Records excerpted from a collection
▬▬▬▬▬▬▬▬▬▬
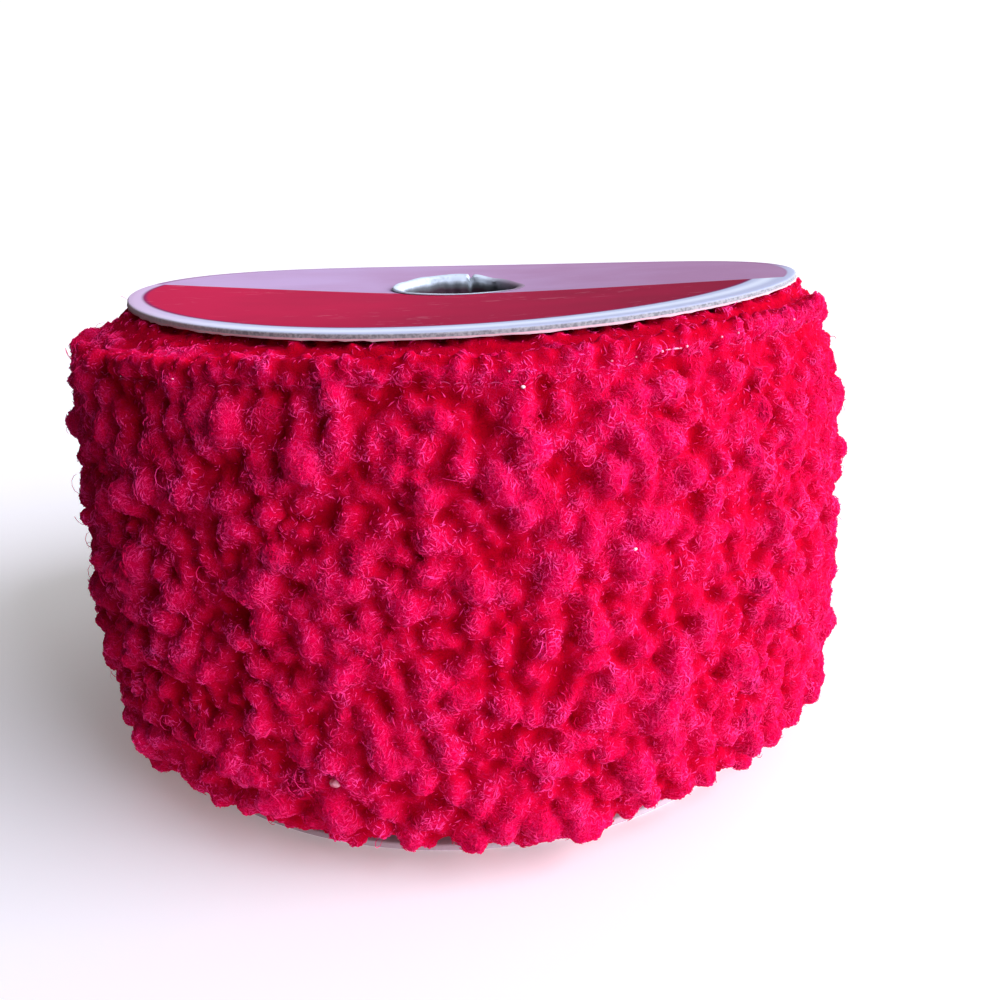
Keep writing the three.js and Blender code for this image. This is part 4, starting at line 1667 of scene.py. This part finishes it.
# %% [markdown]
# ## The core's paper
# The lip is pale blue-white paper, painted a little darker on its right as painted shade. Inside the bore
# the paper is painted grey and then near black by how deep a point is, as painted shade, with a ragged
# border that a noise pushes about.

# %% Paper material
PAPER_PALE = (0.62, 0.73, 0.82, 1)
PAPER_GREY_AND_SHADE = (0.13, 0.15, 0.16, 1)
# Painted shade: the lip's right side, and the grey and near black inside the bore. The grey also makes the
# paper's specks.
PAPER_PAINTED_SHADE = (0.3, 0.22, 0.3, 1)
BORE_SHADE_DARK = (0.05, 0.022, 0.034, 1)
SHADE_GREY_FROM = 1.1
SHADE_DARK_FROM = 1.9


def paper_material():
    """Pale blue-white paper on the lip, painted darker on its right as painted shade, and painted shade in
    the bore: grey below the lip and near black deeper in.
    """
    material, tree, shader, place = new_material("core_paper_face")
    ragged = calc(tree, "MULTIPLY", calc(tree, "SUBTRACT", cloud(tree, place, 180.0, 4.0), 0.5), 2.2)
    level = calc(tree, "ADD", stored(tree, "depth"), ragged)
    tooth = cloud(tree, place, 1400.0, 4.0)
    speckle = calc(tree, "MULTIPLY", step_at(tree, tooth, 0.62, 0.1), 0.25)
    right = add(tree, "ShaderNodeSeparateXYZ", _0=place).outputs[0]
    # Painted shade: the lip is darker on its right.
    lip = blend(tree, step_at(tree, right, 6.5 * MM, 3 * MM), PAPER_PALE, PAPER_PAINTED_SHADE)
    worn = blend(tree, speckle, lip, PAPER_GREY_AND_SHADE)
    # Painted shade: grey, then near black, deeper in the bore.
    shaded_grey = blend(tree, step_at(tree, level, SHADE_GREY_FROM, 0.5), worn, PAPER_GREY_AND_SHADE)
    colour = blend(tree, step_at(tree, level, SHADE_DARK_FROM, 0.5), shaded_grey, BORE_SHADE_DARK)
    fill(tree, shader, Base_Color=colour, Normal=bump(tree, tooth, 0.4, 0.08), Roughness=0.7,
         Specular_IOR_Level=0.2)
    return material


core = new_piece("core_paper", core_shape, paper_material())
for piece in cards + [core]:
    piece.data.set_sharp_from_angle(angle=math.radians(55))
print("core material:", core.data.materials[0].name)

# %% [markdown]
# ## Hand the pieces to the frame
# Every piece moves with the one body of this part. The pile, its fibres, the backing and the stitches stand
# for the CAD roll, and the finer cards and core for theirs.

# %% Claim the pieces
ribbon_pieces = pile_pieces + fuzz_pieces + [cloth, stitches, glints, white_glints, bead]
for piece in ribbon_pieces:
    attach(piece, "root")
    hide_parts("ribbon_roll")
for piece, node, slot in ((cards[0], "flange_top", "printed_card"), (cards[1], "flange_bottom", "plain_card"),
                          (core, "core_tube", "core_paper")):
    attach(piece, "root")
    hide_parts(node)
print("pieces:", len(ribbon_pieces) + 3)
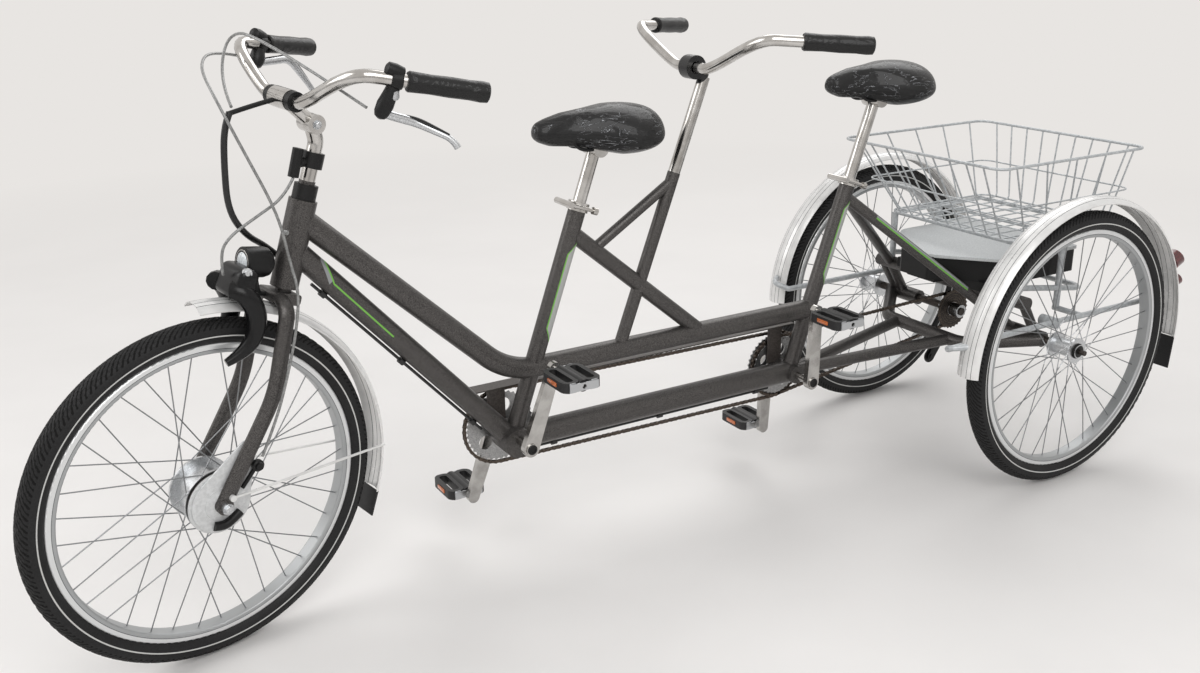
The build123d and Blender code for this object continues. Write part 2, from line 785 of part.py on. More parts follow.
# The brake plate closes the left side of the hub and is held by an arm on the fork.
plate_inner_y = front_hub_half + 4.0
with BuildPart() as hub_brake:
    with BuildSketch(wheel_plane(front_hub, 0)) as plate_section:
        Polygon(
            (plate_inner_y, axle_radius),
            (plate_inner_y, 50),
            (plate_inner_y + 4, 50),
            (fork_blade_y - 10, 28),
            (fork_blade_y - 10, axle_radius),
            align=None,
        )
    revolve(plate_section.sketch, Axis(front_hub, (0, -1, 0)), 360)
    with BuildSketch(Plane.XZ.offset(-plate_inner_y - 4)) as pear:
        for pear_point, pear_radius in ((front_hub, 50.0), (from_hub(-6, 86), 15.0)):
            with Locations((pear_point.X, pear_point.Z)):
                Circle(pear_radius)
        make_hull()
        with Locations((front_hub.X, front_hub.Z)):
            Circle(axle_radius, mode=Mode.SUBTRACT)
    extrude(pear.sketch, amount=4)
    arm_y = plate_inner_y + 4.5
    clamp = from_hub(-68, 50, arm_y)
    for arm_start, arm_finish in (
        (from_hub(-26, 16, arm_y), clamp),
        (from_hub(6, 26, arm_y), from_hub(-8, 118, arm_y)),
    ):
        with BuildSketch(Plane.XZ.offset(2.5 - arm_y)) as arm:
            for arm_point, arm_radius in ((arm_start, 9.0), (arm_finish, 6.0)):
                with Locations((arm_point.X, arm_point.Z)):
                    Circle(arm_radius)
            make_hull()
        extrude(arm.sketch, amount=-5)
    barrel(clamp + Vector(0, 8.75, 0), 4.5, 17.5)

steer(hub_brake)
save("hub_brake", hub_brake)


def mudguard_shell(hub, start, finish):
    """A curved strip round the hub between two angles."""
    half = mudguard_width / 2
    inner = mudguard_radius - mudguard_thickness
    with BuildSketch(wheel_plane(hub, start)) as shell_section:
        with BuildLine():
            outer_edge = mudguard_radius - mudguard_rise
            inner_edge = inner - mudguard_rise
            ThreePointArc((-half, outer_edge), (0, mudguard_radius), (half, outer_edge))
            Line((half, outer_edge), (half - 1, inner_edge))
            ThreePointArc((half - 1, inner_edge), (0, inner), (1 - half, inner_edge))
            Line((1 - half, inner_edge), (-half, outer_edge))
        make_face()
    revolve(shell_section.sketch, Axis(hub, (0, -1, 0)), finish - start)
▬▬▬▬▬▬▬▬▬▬
_Given instruction_.
Your task is to output all of the data above word for word.

_The result_.
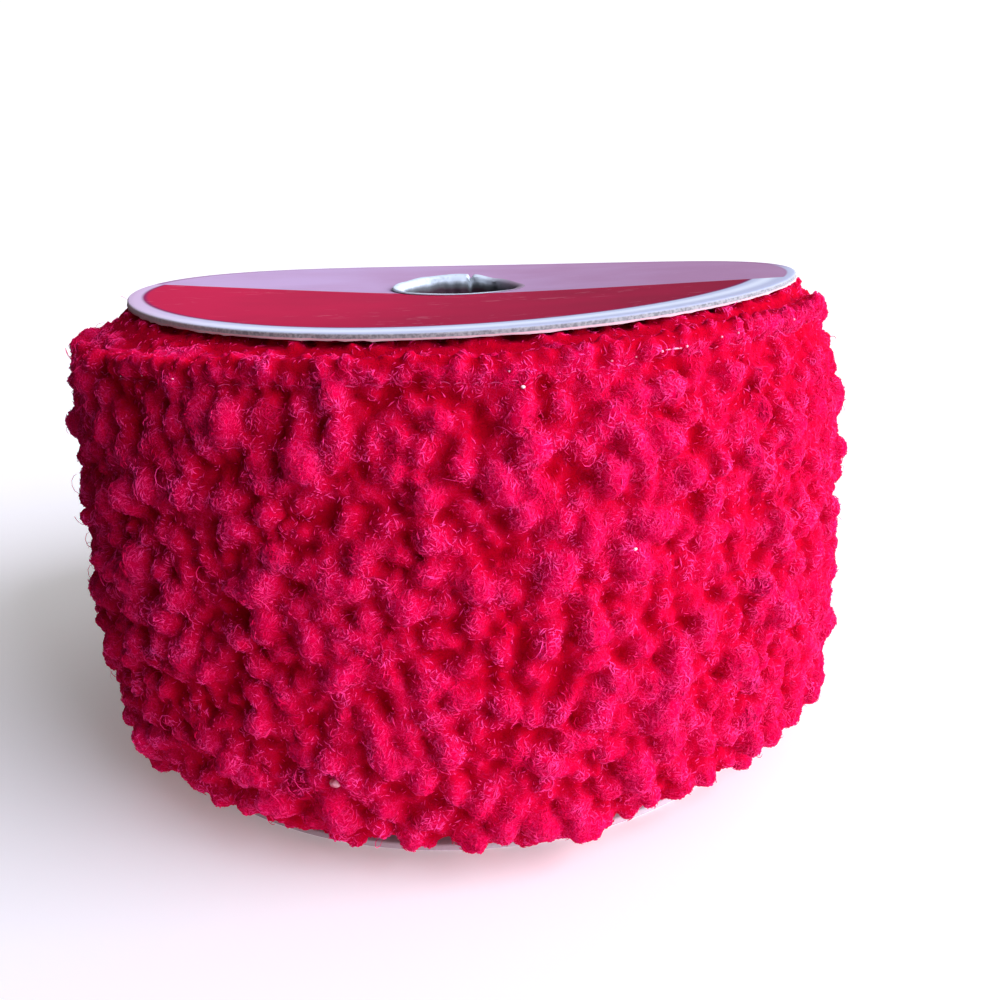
Keep writing the three.js and Blender code for this image. This is part 4, starting at line 1667 of scene.py. This part finishes it.
# %% [markdown]
# ## The core's paper
# The lip is pale blue-white paper, painted a little darker on its right as painted shade. Inside the bore
# the paper is painted grey and then near black by how deep a point is, as painted shade, with a ragged
# border that a noise pushes about.

# %% Paper material
PAPER_PALE = (0.62, 0.73, 0.82, 1)
PAPER_GREY_AND_SHADE = (0.13, 0.15, 0.16, 1)
# Painted shade: the lip's right side, and the grey and near black inside the bore. The grey also makes the
# paper's specks.
PAPER_PAINTED_SHADE = (0.3, 0.22, 0.3, 1)
BORE_SHADE_DARK = (0.05, 0.022, 0.034, 1)
SHADE_GREY_FROM = 1.1
SHADE_DARK_FROM = 1.9


def paper_material():
    """Pale blue-white paper on the lip, painted darker on its right as painted shade, and painted shade in
    the bore: grey below the lip and near black deeper in.
    """
    material, tree, shader, place = new_material("core_paper_face")
    ragged = calc(tree, "MULTIPLY", calc(tree, "SUBTRACT", cloud(tree, place, 180.0, 4.0), 0.5), 2.2)
    level = calc(tree, "ADD", stored(tree, "depth"), ragged)
    tooth = cloud(tree, place, 1400.0, 4.0)
    speckle = calc(tree, "MULTIPLY", step_at(tree, tooth, 0.62, 0.1), 0.25)
    right = add(tree, "ShaderNodeSeparateXYZ", _0=place).outputs[0]
    # Painted shade: the lip is darker on its right.
    lip = blend(tree, step_at(tree, right, 6.5 * MM, 3 * MM), PAPER_PALE, PAPER_PAINTED_SHADE)
    worn = blend(tree, speckle, lip, PAPER_GREY_AND_SHADE)
    # Painted shade: grey, then near black, deeper in the bore.
    shaded_grey = blend(tree, step_at(tree, level, SHADE_GREY_FROM, 0.5), worn, PAPER_GREY_AND_SHADE)
    colour = blend(tree, step_at(tree, level, SHADE_DARK_FROM, 0.5), shaded_grey, BORE_SHADE_DARK)
    fill(tree, shader, Base_Color=colour, Normal=bump(tree, tooth, 0.4, 0.08), Roughness=0.7,
         Specular_IOR_Level=0.2)
    return material


core = new_piece("core_paper", core_shape, paper_material())
for piece in cards + [core]:
    piece.data.set_sharp_from_angle(angle=math.radians(55))
print("core material:", core.data.materials[0].name)

# %% [markdown]
# ## Hand the pieces to the frame
# Every piece moves with the one body of this part. The pile, its fibres, the backing and the stitches stand
# for the CAD roll, and the finer cards and core for theirs.

# %% Claim the pieces
ribbon_pieces = pile_pieces + fuzz_pieces + [cloth, stitches, glints, white_glints, bead]
for piece in ribbon_pieces:
    attach(piece, "root")
    hide_parts("ribbon_roll")
for piece, node, slot in ((cards[0], "flange_top", "printed_card"), (cards[1], "flange_bottom", "plain_card"),
                          (core, "core_tube", "core_paper")):
    attach(piece, "root")
    hide_parts(node)
print("pieces:", len(ribbon_pieces) + 3)
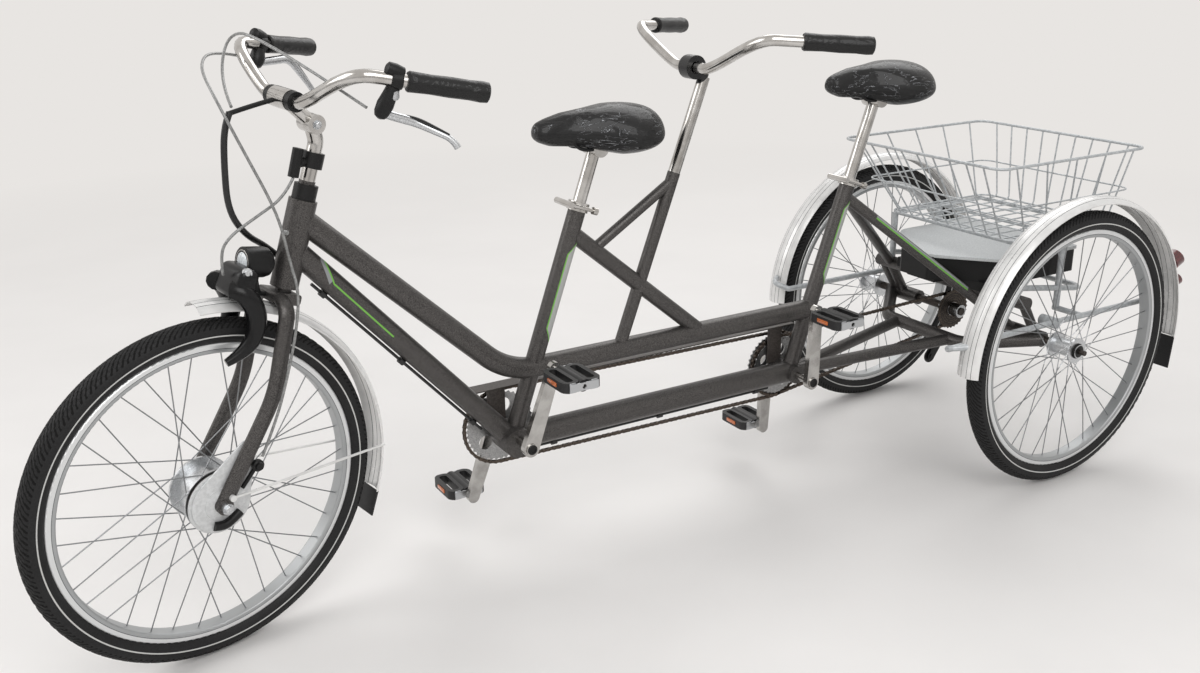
The build123d and Blender code for this object continues. Write part 2, from line 785 of part.py on. More parts follow.
# The brake plate closes the left side of the hub and is held by an arm on the fork.
plate_inner_y = front_hub_half + 4.0
with BuildPart() as hub_brake:
    with BuildSketch(wheel_plane(front_hub, 0)) as plate_section:
        Polygon(
            (plate_inner_y, axle_radius),
            (plate_inner_y, 50),
            (plate_inner_y + 4, 50),
            (fork_blade_y - 10, 28),
            (fork_blade_y - 10, axle_radius),
            align=None,
        )
    revolve(plate_section.sketch, Axis(front_hub, (0, -1, 0)), 360)
    with BuildSketch(Plane.XZ.offset(-plate_inner_y - 4)) as pear:
        for pear_point, pear_radius in ((front_hub, 50.0), (from_hub(-6, 86), 15.0)):
            with Locations((pear_point.X, pear_point.Z)):
                Circle(pear_radius)
        make_hull()
        with Locations((front_hub.X, front_hub.Z)):
            Circle(axle_radius, mode=Mode.SUBTRACT)
    extrude(pear.sketch, amount=4)
    arm_y = plate_inner_y + 4.5
    clamp = from_hub(-68, 50, arm_y)
    for arm_start, arm_finish in (
        (from_hub(-26, 16, arm_y), clamp),
        (from_hub(6, 26, arm_y), from_hub(-8, 118, arm_y)),
    ):
        with BuildSketch(Plane.XZ.offset(2.5 - arm_y)) as arm:
            for arm_point, arm_radius in ((arm_start, 9.0), (arm_finish, 6.0)):
                with Locations((arm_point.X, arm_point.Z)):
                    Circle(arm_radius)
            make_hull()
        extrude(arm.sketch, amount=-5)
    barrel(clamp + Vector(0, 8.75, 0), 4.5, 17.5)

steer(hub_brake)
save("hub_brake", hub_brake)


def mudguard_shell(hub, start, finish):
    """A curved strip round the hub between two angles."""
    half = mudguard_width / 2
    inner = mudguard_radius - mudguard_thickness
    with BuildSketch(wheel_plane(hub, start)) as shell_section:
        with BuildLine():
            outer_edge = mudguard_radius - mudguard_rise
            inner_edge = inner - mudguard_rise
            ThreePointArc((-half, outer_edge), (0, mudguard_radius), (half, outer_edge))
            Line((half, outer_edge), (half - 1, inner_edge))
            ThreePointArc((half - 1, inner_edge), (0, inner), (1 - half, inner_edge))
            Line((1 - half, inner_edge), (-half, outer_edge))
        make_face()
    revolve(shell_section.sketch, Axis(hub, (0, -1, 0)), finish - start)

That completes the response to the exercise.